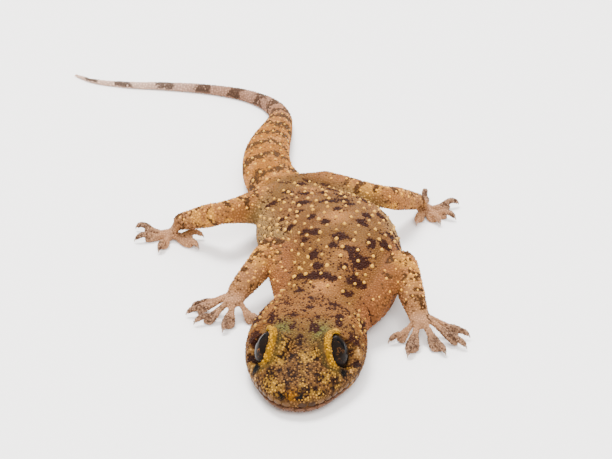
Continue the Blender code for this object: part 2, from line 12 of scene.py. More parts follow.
import bpy
import numpy as np
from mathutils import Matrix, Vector


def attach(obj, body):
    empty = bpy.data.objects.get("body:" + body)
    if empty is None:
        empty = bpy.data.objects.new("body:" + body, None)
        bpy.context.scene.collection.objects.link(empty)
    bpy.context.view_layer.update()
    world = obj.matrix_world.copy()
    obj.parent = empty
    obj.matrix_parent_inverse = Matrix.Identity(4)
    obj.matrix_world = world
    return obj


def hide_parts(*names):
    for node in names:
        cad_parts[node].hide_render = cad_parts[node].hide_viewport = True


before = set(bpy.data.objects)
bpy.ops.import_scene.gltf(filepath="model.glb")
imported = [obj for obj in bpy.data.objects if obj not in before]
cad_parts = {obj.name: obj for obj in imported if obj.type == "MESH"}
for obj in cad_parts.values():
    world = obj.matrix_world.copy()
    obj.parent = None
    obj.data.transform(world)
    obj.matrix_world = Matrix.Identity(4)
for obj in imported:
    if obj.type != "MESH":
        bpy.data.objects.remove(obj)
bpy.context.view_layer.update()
rng = np.random.default_rng(11)
MM = 0.001
print("nodes:", len(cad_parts))

# %% [markdown]
# ## The spine and the sections
#
# The gecko's body, head and tail are one long tube that lies on the floor. A tube like that is told by the
# path its middle takes over the floor, and by sections across it: how wide, how low the belly, how high the
# widest line and the back. These are the measures that the solids have, in millimetres, so skin and solids
# agree. Between the measured sections a smooth cubic runs through them.

# %% The path over the floor and the sections across it
SNOUT_TIP = (4.6, -41.0)
SPINE_WAYPOINTS = (
    (0.1, 0.0), (0.85, 6.0), (1.55, 12.1), (2.6, 15.4), (3.8, 18.8), (4.25, 24.0), (3.6, 29.4),
    (1.85, 34.4), (0.15, 39.7), (-1.5, 43.8), (-2.75, 48.2), (-3.05, 52.6), (-2.7, 57.6), (-2.0, 62.6),
    (-1.75, 66.4), (-2.7, 70.5), (-5.3, 73.9), (-9.2, 76.1), (-15.0, 77.6), (-20.0, 78.4), (-23.8, 79.9),
    (-25.9, 81.9),
)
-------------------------
▶ **PROBLEM STATEMENT**
What is the number of lines that contain "from"? Reply with that number alone.

▶ **RESPONSE FOR THIS EXERCISE**
2